_JOB_. Print the full listing exactly.

== DATA PROVIDED

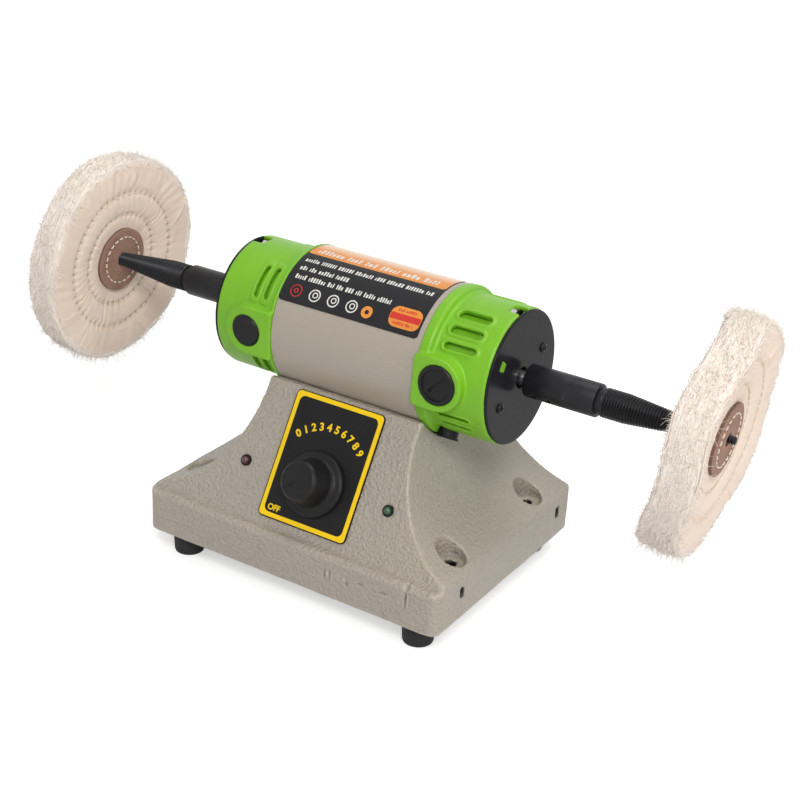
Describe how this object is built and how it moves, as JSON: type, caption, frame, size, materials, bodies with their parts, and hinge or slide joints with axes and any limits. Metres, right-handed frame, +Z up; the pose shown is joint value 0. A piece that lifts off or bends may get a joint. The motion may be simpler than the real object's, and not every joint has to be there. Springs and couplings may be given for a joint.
{
  "type": "bench polisher",
  "caption": "Two-ended bench polisher: cast base with speed knob, brush motor with moulded green ends, tapered spindles and stitched cloth wheels.",
  "frame": {"origin": "on the plane under the feet, below the middle of the motor, half way between the base's front and rear", "axes": "+X along the motor to the right, +Y to the rear away from the speed knob, +Z up"},
  "size_m": [0.4226, 0.15, 0.1962],
  "materials": {
    "cast_paint": "satin, fine hammered texture",
    "casing_paint": "satin",
    "zinc_steel": "satin",
    "ground_steel": "ground",
    "black_steel": "black oxide",
    "core_steel": "matt",
    "rubber": "matt",
    "panel_print": "satin black with a yellow border",
    "label_print": "satin black with an orange band",
    "black_plastic": "satin",
    "disc_plastic": "semi-gloss",
    "green_plastic": "moulded, semi-gloss",
    "red_lens": "gloss",
    "green_lens": "gloss",
    "circuit_board": "satin",
    "copper_wire": "varnished",
    "copper_bars": "turned",
    "brass": "satin",
    "carbon": "matt",
    "stitched_cloth": "stitched cotton, frayed rim",
    "leather": "matt"
  },
  "bodies": {
    "machine": {"base_casting": "cast_paint", "bottom_plate": "zinc_steel", "rubber_feet": "rubber", "foot_screws": "zinc_steel", "control_panel": "panel_print", "potentiometer": "zinc_steel", "potentiometer_nut": "zinc_steel", "lamp_bezels": "black_plastic", "red_lamp": "red_lens", "green_lamp": "green_lens", "cable_grommet": "rubber", "speed_board": "circuit_board", "board_screws": "zinc_steel", "motor_casing": "casing_paint", "rating_plate": "label_print", "left_end_housing": "green_plastic", "right_end_housing": "green_plastic", "left_end_disc": "disc_plastic", "right_end_disc": "disc_plastic", "disc_screws": "black_steel", "through_bolts": "zinc_steel", "through_nuts": "zinc_steel", "motor_bolts": "zinc_steel", "wire_plug": "rubber", "stator_core": "core_steel", "field_coils": "copper_wire", "left_bearing": "ground_steel", "right_bearing": "ground_steel", "brush_holders": "brass", "carbon_brushes": "carbon", "brush_springs": "ground_steel", "brush_caps": "black_plastic", "blanking_plugs": "black_plastic"},
    "rotor": {"motor_shaft": "ground_steel", "armature_core": "core_steel", "armature_windings": "copper_wire", "commutator": "copper_bars", "cooling_fan": "black_plastic", "left_spindle": "black_steel", "right_spindle": "black_steel", "spindle_set_screws": "black_steel", "left_cloth_wheel": "stitched_cloth", "right_cloth_wheel": "stitched_cloth", "left_leather_washers": "leather", "right_leather_washers": "leather"},
    "knob": {"speed_knob": "black_plastic", "potentiometer_shaft": "ground_steel"}
  },
  "joints": [
    {"name": "rotor_spin", "type": "hinge", "parent": "machine", "child": "rotor", "pos_m": [0, 0.00765, 0.1328], "axis": [1, 0, 0], "continuous": true},
    {"name": "knob_turn", "type": "hinge", "parent": "machine", "child": "knob", "pos_m": [0, -0.05306, 0.0656], "axis": [0, 0.8603, -0.5098], "range_deg": [0, 270]}
  ]
}
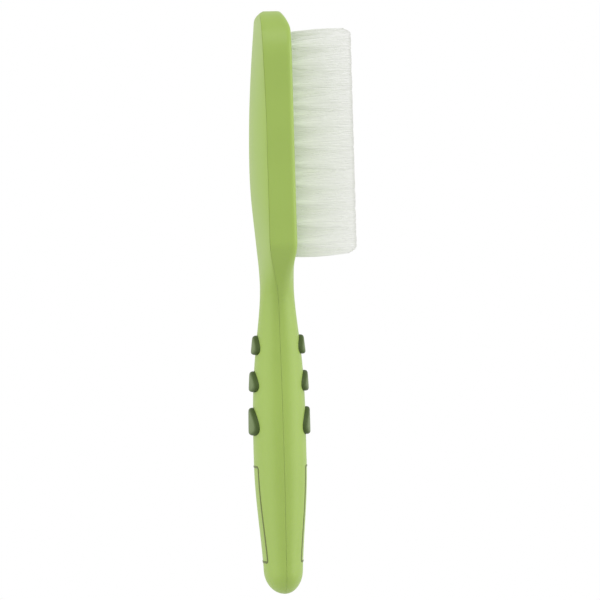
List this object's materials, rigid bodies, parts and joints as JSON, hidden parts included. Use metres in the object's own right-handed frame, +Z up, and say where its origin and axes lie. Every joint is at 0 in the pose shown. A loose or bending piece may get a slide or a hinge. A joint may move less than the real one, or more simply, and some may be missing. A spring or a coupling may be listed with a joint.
{
  "type": "pet grooming brush",
  "caption": "Hand-held pet brush with a moulded shell handle, domed rectangular head, soft grip pads and upright nylon bristle tufts held by wire anchors.",
  "frame": {"origin": "centre of the bounding box at its base, where the brush lies on its crown and lowest back grip pad", "axes": "+X along the brush from the handle end to the head end, +Z up, the way the bristles point, +Y across the width"},
  "size_m": [0.152, 0.038, 0.0271],
  "materials": {
    "shell": "satin lime green moulded plastic",
    "bristle": "translucent off-white nylon filament",
    "anchor": "flat drawn wire",
    "grip": "matt dark green elastomer",
    "inlay": "matt dark green elastomer line"
  },
  "bodies": {
    "root": {"front_shell": "shell", "rear_shell": "shell", "tuft_row_01": "bristle", "tuft_row_02": "bristle", "tuft_row_03": "bristle", "tuft_row_04": "bristle", "tuft_row_05": "bristle", "tuft_row_06": "bristle", "tuft_row_07": "bristle", "tuft_row_08": "bristle", "tuft_row_09": "bristle", "tuft_row_10": "bristle", "tuft_row_11": "bristle", "tuft_row_12": "bristle", "anchor_row_01": "anchor", "anchor_row_02": "anchor", "anchor_row_03": "anchor", "anchor_row_04": "anchor", "anchor_row_05": "anchor", "anchor_row_06": "anchor", "anchor_row_07": "anchor", "anchor_row_08": "anchor", "anchor_row_09": "anchor", "anchor_row_10": "anchor", "anchor_row_11": "anchor", "anchor_row_12": "anchor", "pad_front_1": "grip", "pad_front_2": "grip", "pad_front_3": "grip", "pad_back_1": "grip", "pad_back_2": "grip", "pad_back_3": "grip", "frame_front": "inlay", "frame_back": "inlay"}
  },
  "joints": []
}
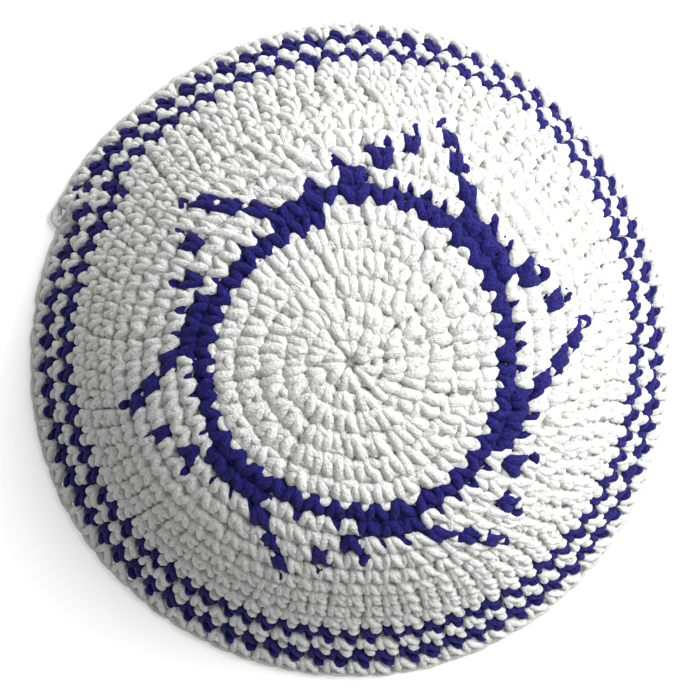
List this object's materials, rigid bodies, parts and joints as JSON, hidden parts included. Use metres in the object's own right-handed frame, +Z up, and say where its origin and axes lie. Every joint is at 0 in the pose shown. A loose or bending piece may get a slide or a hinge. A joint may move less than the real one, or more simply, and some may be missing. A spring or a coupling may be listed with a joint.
{
  "type": "crocheted kippah skullcap",
  "caption": "Round crocheted skullcap in white yarn with a blue ring, a pinwheel star and a striped border, domed and open below.",
  "frame": {"origin": "middle of the cap's outline seen from above, on the surface that its rim rests on", "axes": "+Z up through the crown, +Y towards the top of the view from above, +X to its right"},
  "size_m": [0.1688, 0.174, 0.053],
  "materials": {
    "white_yarn": "matte cotton yarn in single crochet",
    "blue_yarn": "matte royal blue cotton yarn in single crochet"
  },
  "bodies": {
    "root": {"crown": "white_yarn", "blue_ring": "blue_yarn", "star_band": "white_yarn", "side_band": "white_yarn", "border_inner": "blue_yarn", "border_middle": "white_yarn", "border_outer": "blue_yarn", "edging": "white_yarn"}
  },
  "joints": []
}
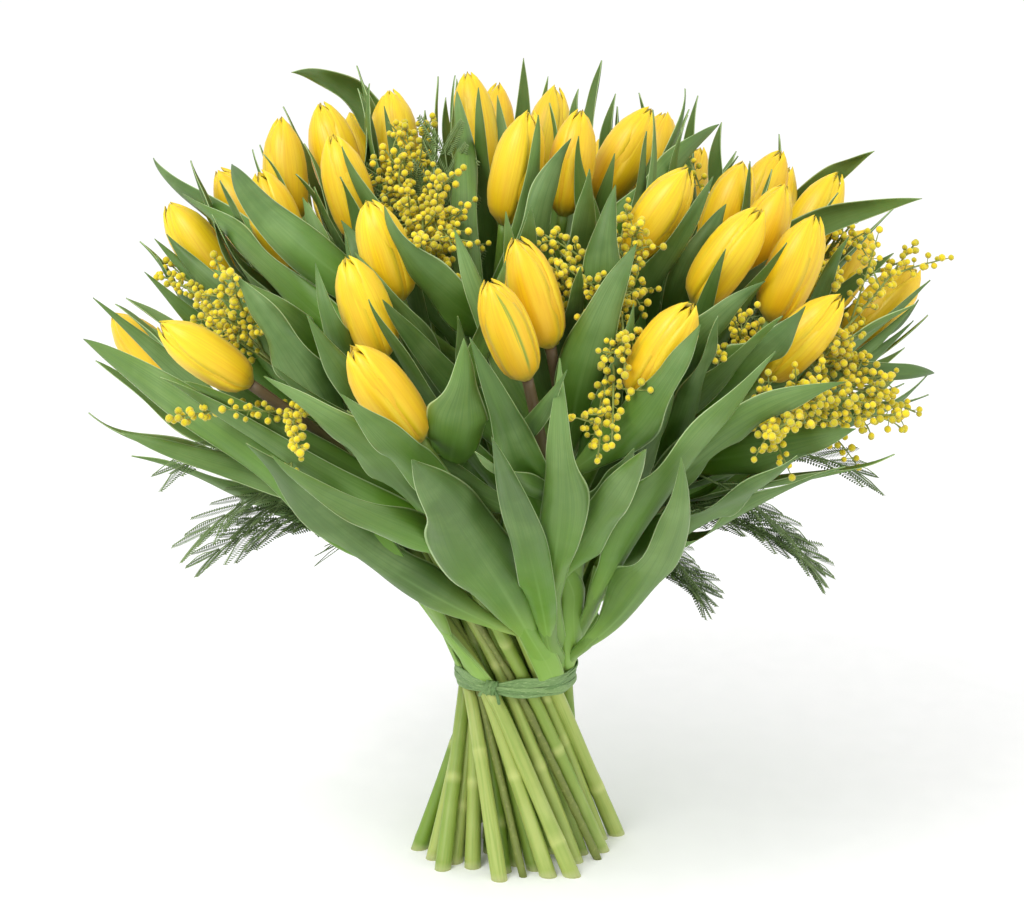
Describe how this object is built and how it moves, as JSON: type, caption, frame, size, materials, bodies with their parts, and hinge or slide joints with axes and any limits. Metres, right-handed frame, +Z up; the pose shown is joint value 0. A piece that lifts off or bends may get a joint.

====

_CORRECT RESULT_.
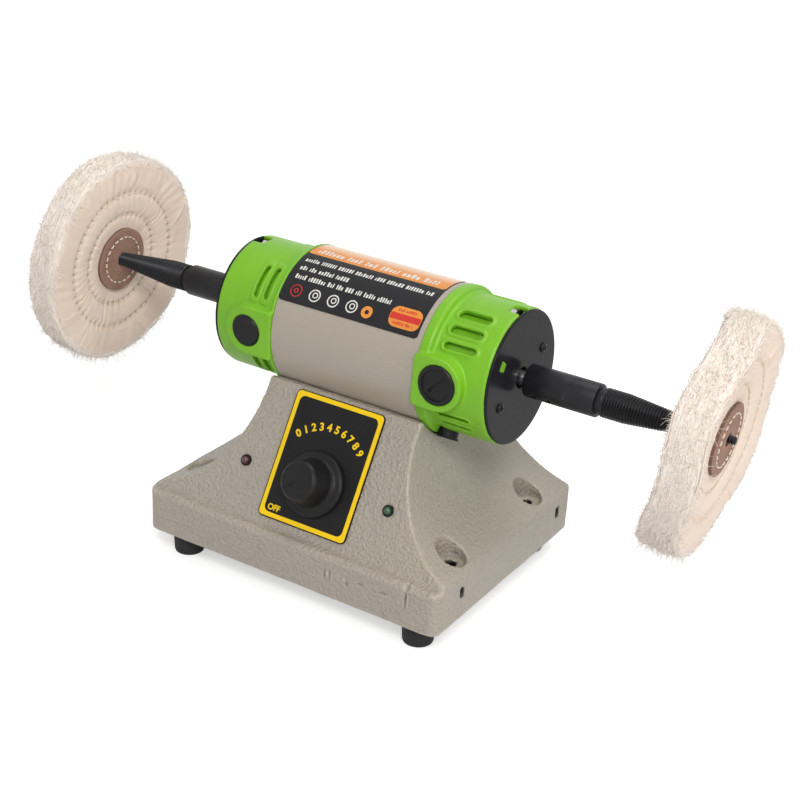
Describe how this object is built and how it moves, as JSON: type, caption, frame, size, materials, bodies with their parts, and hinge or slide joints with axes and any limits. Metres, right-handed frame, +Z up; the pose shown is joint value 0. A piece that lifts off or bends may get a joint. The motion may be simpler than the real object's, and not every joint has to be there. Springs and couplings may be given for a joint.
{
  "type": "bench polisher",
  "caption": "Two-ended bench polisher: cast base with speed knob, brush motor with moulded green ends, tapered spindles and stitched cloth wheels.",
  "frame": {"origin": "on the plane under the feet, below the middle of the motor, half way between the base's front and rear", "axes": "+X along the motor to the right, +Y to the rear away from the speed knob, +Z up"},
  "size_m": [0.4226, 0.15, 0.1962],
  "materials": {
    "cast_paint": "satin, fine hammered texture",
    "casing_paint": "satin",
    "zinc_steel": "satin",
    "ground_steel": "ground",
    "black_steel": "black oxide",
    "core_steel": "matt",
    "rubber": "matt",
    "panel_print": "satin black with a yellow border",
    "label_print": "satin black with an orange band",
    "black_plastic": "satin",
    "disc_plastic": "semi-gloss",
    "green_plastic": "moulded, semi-gloss",
    "red_lens": "gloss",
    "green_lens": "gloss",
    "circuit_board": "satin",
    "copper_wire": "varnished",
    "copper_bars": "turned",
    "brass": "satin",
    "carbon": "matt",
    "stitched_cloth": "stitched cotton, frayed rim",
    "leather": "matt"
  },
  "bodies": {
    "machine": {"base_casting": "cast_paint", "bottom_plate": "zinc_steel", "rubber_feet": "rubber", "foot_screws": "zinc_steel", "control_panel": "panel_print", "potentiometer": "zinc_steel", "potentiometer_nut": "zinc_steel", "lamp_bezels": "black_plastic", "red_lamp": "red_lens", "green_lamp": "green_lens", "cable_grommet": "rubber", "speed_board": "circuit_board", "board_screws": "zinc_steel", "motor_casing": "casing_paint", "rating_plate": "label_print", "left_end_housing": "green_plastic", "right_end_housing": "green_plastic", "left_end_disc": "disc_plastic", "right_end_disc": "disc_plastic", "disc_screws": "black_steel", "through_bolts": "zinc_steel", "through_nuts": "zinc_steel", "motor_bolts": "zinc_steel", "wire_plug": "rubber", "stator_core": "core_steel", "field_coils": "copper_wire", "left_bearing": "ground_steel", "right_bearing": "ground_steel", "brush_holders": "brass", "carbon_brushes": "carbon", "brush_springs": "ground_steel", "brush_caps": "black_plastic", "blanking_plugs": "black_plastic"},
    "rotor": {"motor_shaft": "ground_steel", "armature_core": "core_steel", "armature_windings": "copper_wire", "commutator": "copper_bars", "cooling_fan": "black_plastic", "left_spindle": "black_steel", "right_spindle": "black_steel", "spindle_set_screws": "black_steel", "left_cloth_wheel": "stitched_cloth", "right_cloth_wheel": "stitched_cloth", "left_leather_washers": "leather", "right_leather_washers": "leather"},
    "knob": {"speed_knob": "black_plastic", "potentiometer_shaft": "ground_steel"}
  },
  "joints": [
    {"name": "rotor_spin", "type": "hinge", "parent": "machine", "child": "rotor", "pos_m": [0, 0.00765, 0.1328], "axis": [1, 0, 0], "continuous": true},
    {"name": "knob_turn", "type": "hinge", "parent": "machine", "child": "knob", "pos_m": [0, -0.05306, 0.0656], "axis": [0, 0.8603, -0.5098], "range_deg": [0, 270]}
  ]
}
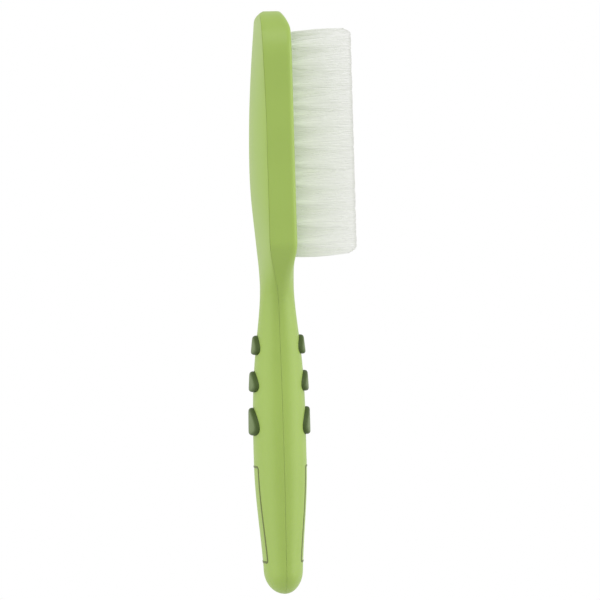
List this object's materials, rigid bodies, parts and joints as JSON, hidden parts included. Use metres in the object's own right-handed frame, +Z up, and say where its origin and axes lie. Every joint is at 0 in the pose shown. A loose or bending piece may get a slide or a hinge. A joint may move less than the real one, or more simply, and some may be missing. A spring or a coupling may be listed with a joint.
{
  "type": "pet grooming brush",
  "caption": "Hand-held pet brush with a moulded shell handle, domed rectangular head, soft grip pads and upright nylon bristle tufts held by wire anchors.",
  "frame": {"origin": "centre of the bounding box at its base, where the brush lies on its crown and lowest back grip pad", "axes": "+X along the brush from the handle end to the head end, +Z up, the way the bristles point, +Y across the width"},
  "size_m": [0.152, 0.038, 0.0271],
  "materials": {
    "shell": "satin lime green moulded plastic",
    "bristle": "translucent off-white nylon filament",
    "anchor": "flat drawn wire",
    "grip": "matt dark green elastomer",
    "inlay": "matt dark green elastomer line"
  },
  "bodies": {
    "root": {"front_shell": "shell", "rear_shell": "shell", "tuft_row_01": "bristle", "tuft_row_02": "bristle", "tuft_row_03": "bristle", "tuft_row_04": "bristle", "tuft_row_05": "bristle", "tuft_row_06": "bristle", "tuft_row_07": "bristle", "tuft_row_08": "bristle", "tuft_row_09": "bristle", "tuft_row_10": "bristle", "tuft_row_11": "bristle", "tuft_row_12": "bristle", "anchor_row_01": "anchor", "anchor_row_02": "anchor", "anchor_row_03": "anchor", "anchor_row_04": "anchor", "anchor_row_05": "anchor", "anchor_row_06": "anchor", "anchor_row_07": "anchor", "anchor_row_08": "anchor", "anchor_row_09": "anchor", "anchor_row_10": "anchor", "anchor_row_11": "anchor", "anchor_row_12": "anchor", "pad_front_1": "grip", "pad_front_2": "grip", "pad_front_3": "grip", "pad_back_1": "grip", "pad_back_2": "grip", "pad_back_3": "grip", "frame_front": "inlay", "frame_back": "inlay"}
  },
  "joints": []
}
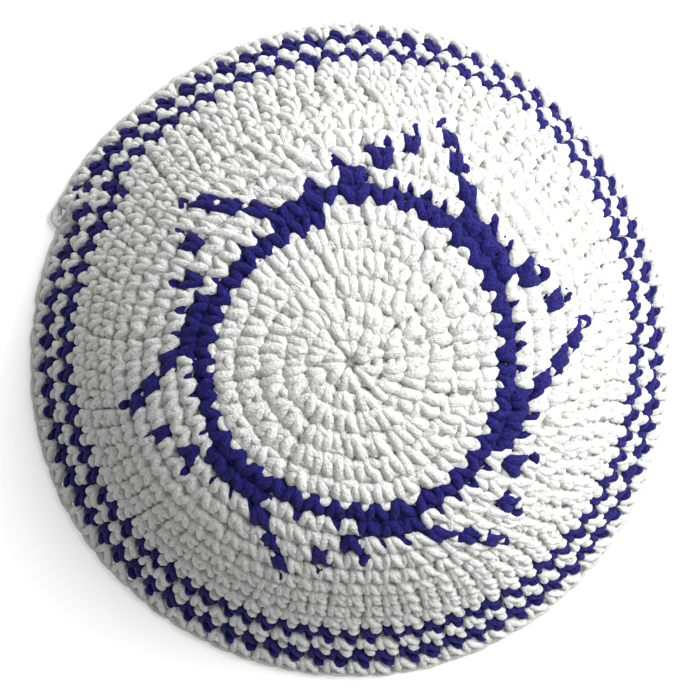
List this object's materials, rigid bodies, parts and joints as JSON, hidden parts included. Use metres in the object's own right-handed frame, +Z up, and say where its origin and axes lie. Every joint is at 0 in the pose shown. A loose or bending piece may get a slide or a hinge. A joint may move less than the real one, or more simply, and some may be missing. A spring or a coupling may be listed with a joint.
{
  "type": "crocheted kippah skullcap",
  "caption": "Round crocheted skullcap in white yarn with a blue ring, a pinwheel star and a striped border, domed and open below.",
  "frame": {"origin": "middle of the cap's outline seen from above, on the surface that its rim rests on", "axes": "+Z up through the crown, +Y towards the top of the view from above, +X to its right"},
  "size_m": [0.1688, 0.174, 0.053],
  "materials": {
    "white_yarn": "matte cotton yarn in single crochet",
    "blue_yarn": "matte royal blue cotton yarn in single crochet"
  },
  "bodies": {
    "root": {"crown": "white_yarn", "blue_ring": "blue_yarn", "star_band": "white_yarn", "side_band": "white_yarn", "border_inner": "blue_yarn", "border_middle": "white_yarn", "border_outer": "blue_yarn", "edging": "white_yarn"}
  },
  "joints": []
}
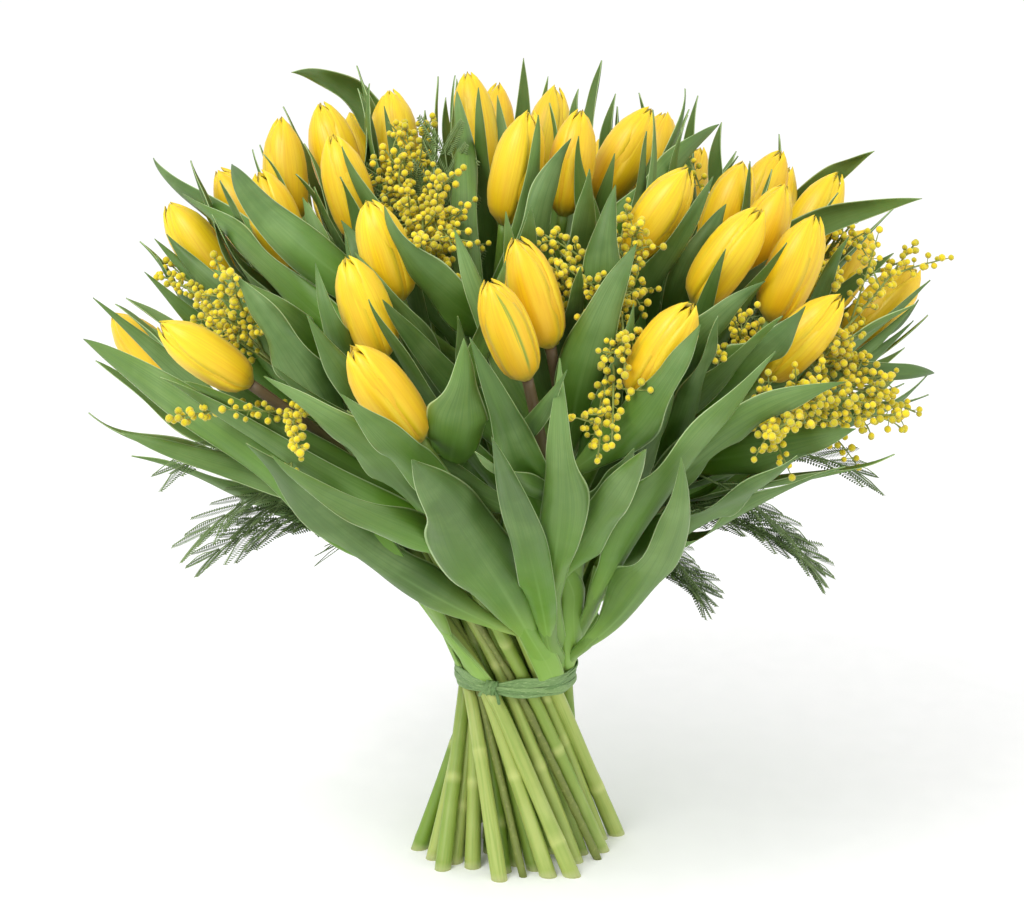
Describe how this object is built and how it moves, as JSON: type, caption, frame, size, materials, bodies with their parts, and hinge or slide joints with axes and any limits. Metres, right-handed frame, +Z up; the pose shown is joint value 0. A piece that lifts off or bends may get a joint.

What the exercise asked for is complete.